[begin Dataset rows]

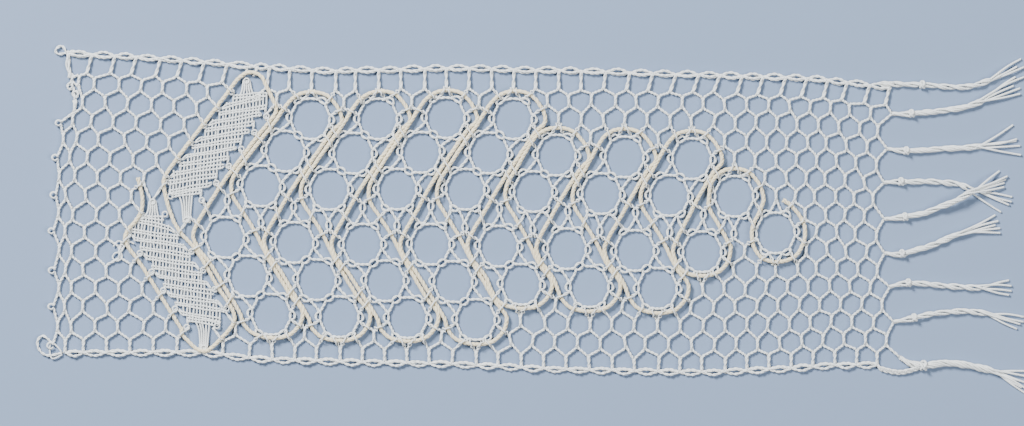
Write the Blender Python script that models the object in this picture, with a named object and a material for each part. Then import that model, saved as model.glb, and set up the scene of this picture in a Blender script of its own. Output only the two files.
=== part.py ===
"""A length of point ground bobbin lace with a thick outlining thread and nine tied ends.

The lace lies flat on its underside, worked from left (-X) to right (+X), with its
straight upper and lower borders along +Y and -Y. It is drawn on the slanted grid of its
pinholes: grid(column, row) gives the place of a pinhole, with row 0 along the upper border,
row 15 along the lower one, and every second column used in each row.
"""

import math

import bpy

MM = 0.001

# Driving sizes of the whole piece, in metres.
CENTRE_X = 62.09 * MM
CENTRE_Y = -0.76 * MM
LACE_THICKNESS = 1.0 * MM
CLEARANCE = 0.3 * MM

# The pinhole grid.
COLUMN_PITCH = 1.42 * MM
FIRST_COLUMN_X = 5.375 * MM
LAST_ROW = 15
LAST_COLUMN = 72
UPPER_BORDER = 1.7 * MM
LOWER_BORDER = 1.55 * MM
SCALLOP = 0.35 * MM
RIM_SMOOTHING = 3.0 * MM
UPPER_LEAN = 0.9 * MM
UPPER_LEAN_COLUMNS = 60

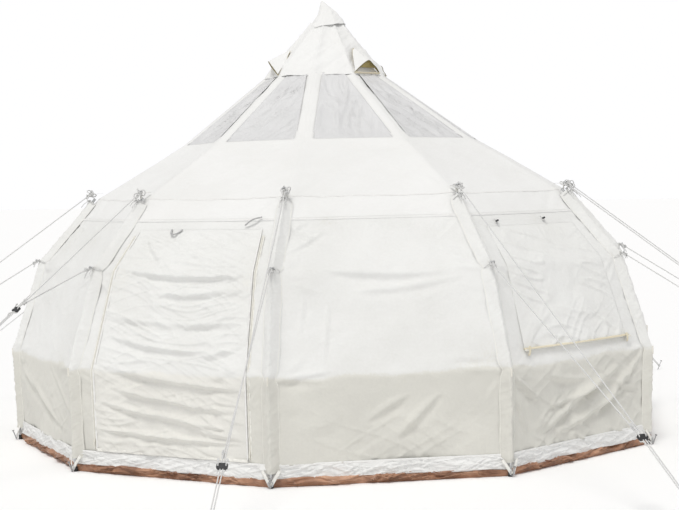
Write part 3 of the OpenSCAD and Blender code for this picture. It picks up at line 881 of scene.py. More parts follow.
def make_roof():
    """One cloth from the seam band over the eave up to the rim, with the net windows cut."""
    inner = 34
    rows_low, rows_high = 70, 80
    run = np.concatenate([np.linspace(run_at(BAND_Z) - 0.012, run_at(NET_Z), rows_low)[:-1],
                          np.linspace(run_at(NET_Z), run_at(RIM_Z - 0.004), rows_high)])
    half = half_width(run)
    columns = 6 + inner
    walls = np.repeat(np.arange(SIDES), columns)
    u = np.zeros((len(run), columns))
    edge = 1 - RIB_W / half
    for k in range(3):
        u[:, k] = -1 + (1 - edge) * k / 3
        u[:, columns - 3 + k] = edge + (1 - edge) * k / 3
    for k in range(inner):
        u[:, 3 + k] = edge * (-1 + 2 * k / inner)
    u = np.tile(u, SIDES)
    run2 = np.repeat(run[:, None], u.shape[1], 1)
    walls2 = np.broadcast_to(walls, u.shape)
    x = ring_x(walls2, u, run2)
    inside = 1 - np.abs(u) ** 4
    lift = -0.016 * inside + slack(x, run2, 610, 0.006) * inside
    lift += 0.003 * creases(x, run2, 620, 1.2, 0.5, 0.09) * inside
    below = np.exp(-np.abs(run2 - run_at(NET_Z)) / 0.10) * (run2 < run_at(NET_Z))
    lift += 0.007 * lattice_noise(x / 0.075, run2 * 0.8, 631) * below * inside
    local = u * profile_at(run2)[0] * S_HALF
    rng = np.random.default_rng(651)
    for i in range(SIDES):
        here = (walls2 == i) * inside
        for k in range(9):
            side = -1 if k % 2 else 1
            start = (side * float(half_width(run_at(EAVE[1]))) * 0.97,
                     run_at(EAVE[1]) + rng.uniform(-0.02, 0.03))
            angle = math.radians(rng.uniform(35, 88) if k < 6 else rng.uniform(-60, -15))
            long = rng.uniform(0.18, 0.45)
            end = (start[0] - side * long * math.cos(angle), start[1] + long * math.sin(angle))
            lift += here * fold(local, run2, start, end, rng.uniform(0.004, 0.009),
                                rng.uniform(0.012, 0.024), rng.uniform(-0.015, 0.015))
    eave_pull = np.exp(-((run2 - run_at(EAVE[1])) / 0.09) ** 2)
    lift += 0.004 * lattice_noise(x / 0.07 + run2 * 4, run2 * 2.0, 641) * eave_pull * inside
    lift *= np.clip((run2 - run[0]) / 0.05, 0, 1)
    lift = lift * (1 - np.exp(-((run2 - run_at(NET_Z)) / 0.07) ** 2)) + 0.0022
    note_seam(walls2, u, run2, lift, int(np.argmin(np.abs(run - run_at(EAVE[1])))), 0.011)
    note_seam(walls2, u, run2, lift, 1, 0.012)
    points = leaned(ring_points(walls2, u, run2, lift))
    columns_all = u.shape[1]
    position = np.tile(np.arange(columns), SIDES)
    window = (position >= 3) & (position < 3 + inner)
    keep = np.ones((len(run) - 1, columns_all), bool)
    keep[rows_low - 1:, window] = False
    uvs = np.stack([x, run2], -1)
    roof = grid_object("Roof_canvas", points, uvs, WHITE_CANVAS, CLOTH, closed=True, keep=keep)
    settle(roof, "white_canvas", "roof_canvas", "roof_ribs", "eave_band")


make_roof()


def make_roof_net():
    pieces = []
    for i in range(SIDES):
        u, run, x = wall_grid(spread(-1, 1, 36), NET_Z - 0.012, RIM_Z - 0.004, 60)
        half = half_width(run)
        share = 1 - (RIB_W - 0.012) / half
        x = x * share
        inside = (1 - np.abs(u) ** 4) * (1 - np.abs(2 * (run - run[0, 0]) / (
            run[-1, 0] - run[0, 0]) - 1) ** 4)
        tilt = 0.9 if i in (0, 1, 9, 8) else 1.9 if i in (3, 4) else 1.4
        gain = 1.0 if i in (2, 7) else 1.9
        lift = -0.026 * inside + gain * 0.020 * creases(x, run, 700 + i, tilt, 0.5, 0.06) * inside
        lift += gain * 0.012 * creases(x, run, 740 + i, tilt + 0.25, 0.35, 0.035) * inside
        lift += 0.006 * lattice_noise(x / 0.06, run / 0.4, 720 + i) * inside - 0.0015
        lift = np.minimum(lift, -0.0012)
        points = leaned(on_wall(i, u * share, run, lift))
        pieces.append(grid_object(f"net_{i}", points, np.stack([x, run], -1), NET))
    net = joined("Roof_net", pieces)
    thicken(net, NET_CLOTH)
    settle(net, "net", "roof_net")


make_roof_net()


def make_hem():
    """Gathered white hem that covers the joint between canvas and groundsheet."""
    walls, u, run = ring_grid(spread(-1, 1, 200, False), UPSTAND_H - 0.012, HEM_Z + 0.006, 22)
    x = ring_x(walls, u, run)
    foot, top = run[0, 0], run[-1, 0]
    t = (run - foot) / (top - foot)
    belly = np.sin(np.pi * np.clip(t, 0, 1)) ** 0.6
    gathers = 0.009 * creases(x, run, 801, 0.26, 0.22, 0.012)
    gathers += 0.008 * creases(x, run, 804, -0.20, 0.26, 0.014)
    gathers += lattice_noise(x / 0.11 + t * 2.6, t * 1.4, 802) * 0.004
    lift = 0.005 + gathers * (0.25 + 0.75 * belly) + 0.005 * (1 - t)
    lift = np.maximum(lift, 0.0035)
    note_seam(walls, u, run, lift, 19, 0.009)
    note_seam(walls, u, run, lift, 2, 0.007)
    points = ring_points(walls, u, run, lift)
    points[..., 2] += 0.006 * lattice_noise(x / 0.16, t, 803) * (1 - t)
    hem = grid_object("Hem_band", points, np.stack([x, run], -1), WHITE_CANVAS, CLOTH, True)
    settle(hem, "white_canvas", "hem_band")


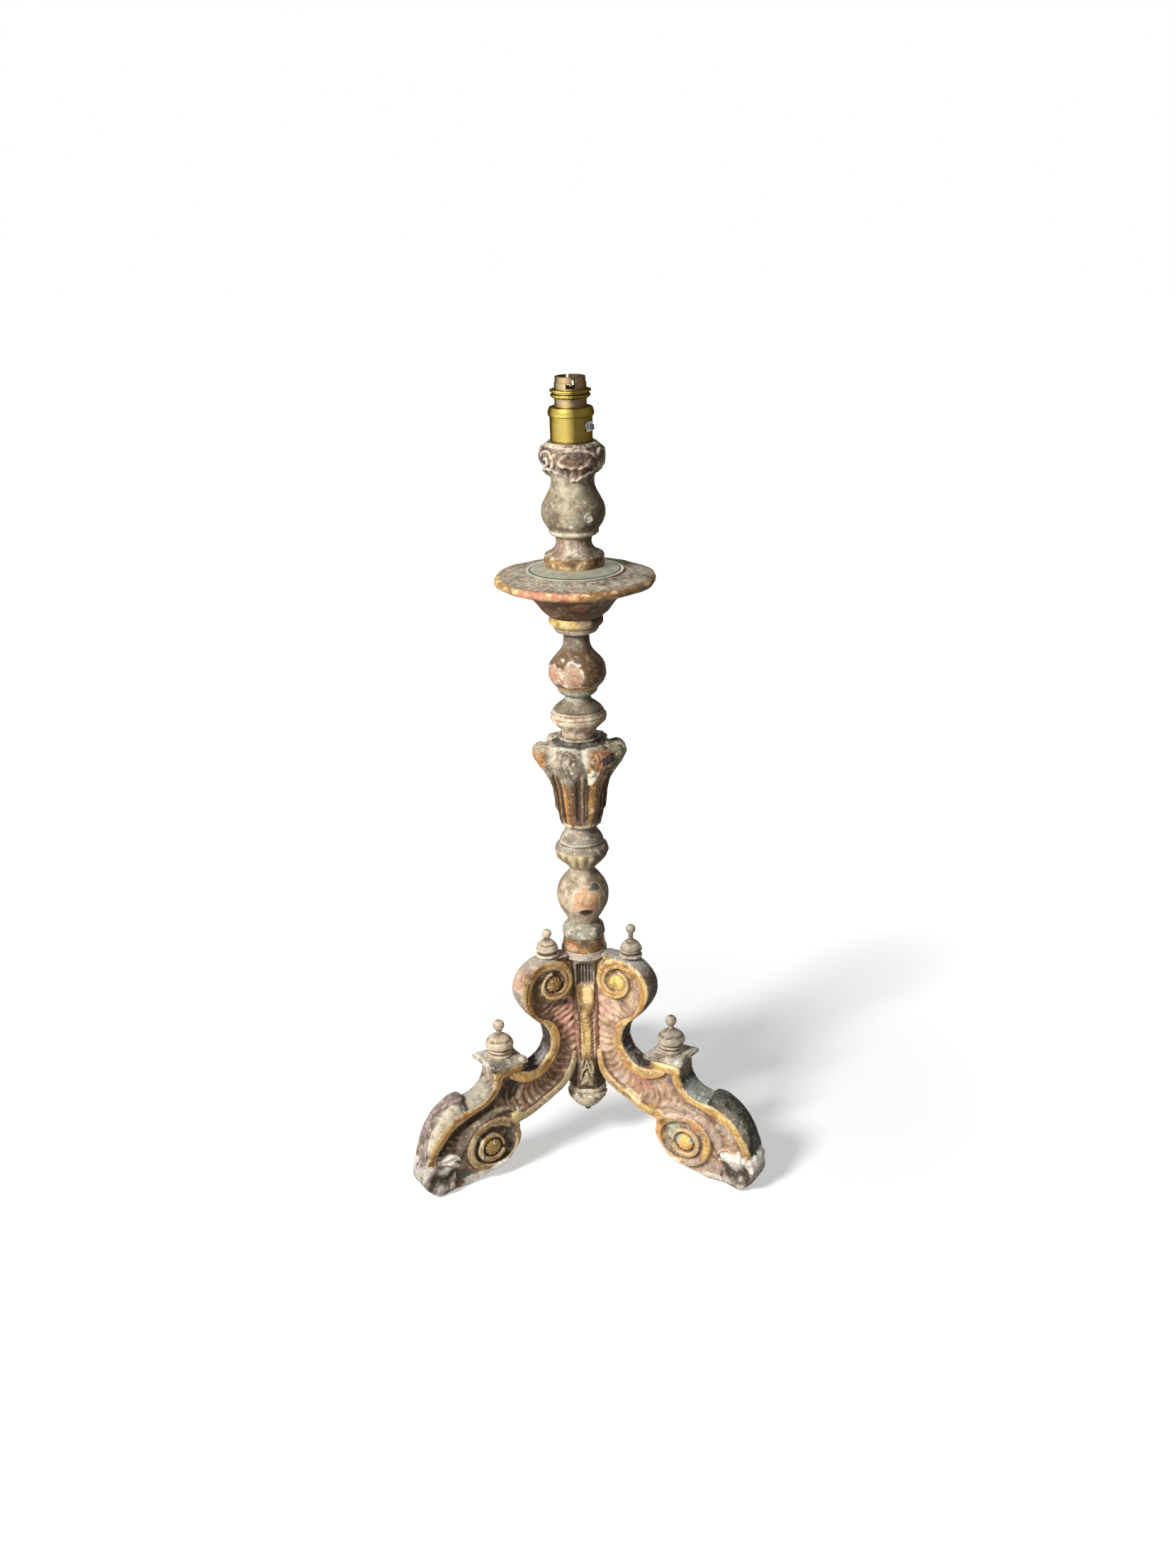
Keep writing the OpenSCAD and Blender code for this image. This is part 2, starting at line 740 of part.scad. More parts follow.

[end Dataset rows]

Repeat the material word for word from its opening line up to and including the line containing "UPPER_LEAN_COLUMNS = 60".

Correct response:
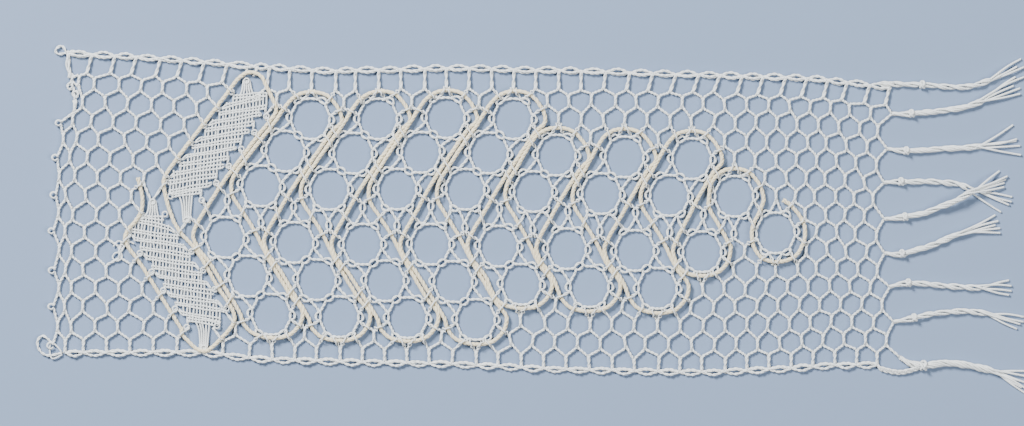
Write the Blender Python script that models the object in this picture, with a named object and a material for each part. Then import that model, saved as model.glb, and set up the scene of this picture in a Blender script of its own. Output only the two files.
=== part.py ===
"""A length of point ground bobbin lace with a thick outlining thread and nine tied ends.

The lace lies flat on its underside, worked from left (-X) to right (+X), with its
straight upper and lower borders along +Y and -Y. It is drawn on the slanted grid of its
pinholes: grid(column, row) gives the place of a pinhole, with row 0 along the upper border,
row 15 along the lower one, and every second column used in each row.
"""

import math

import bpy

MM = 0.001

# Driving sizes of the whole piece, in metres.
CENTRE_X = 62.09 * MM
CENTRE_Y = -0.76 * MM
LACE_THICKNESS = 1.0 * MM
CLEARANCE = 0.3 * MM

# The pinhole grid.
COLUMN_PITCH = 1.42 * MM
FIRST_COLUMN_X = 5.375 * MM
LAST_ROW = 15
LAST_COLUMN = 72
UPPER_BORDER = 1.7 * MM
LOWER_BORDER = 1.55 * MM
SCALLOP = 0.35 * MM
RIM_SMOOTHING = 3.0 * MM
UPPER_LEAN = 0.9 * MM
UPPER_LEAN_COLUMNS = 60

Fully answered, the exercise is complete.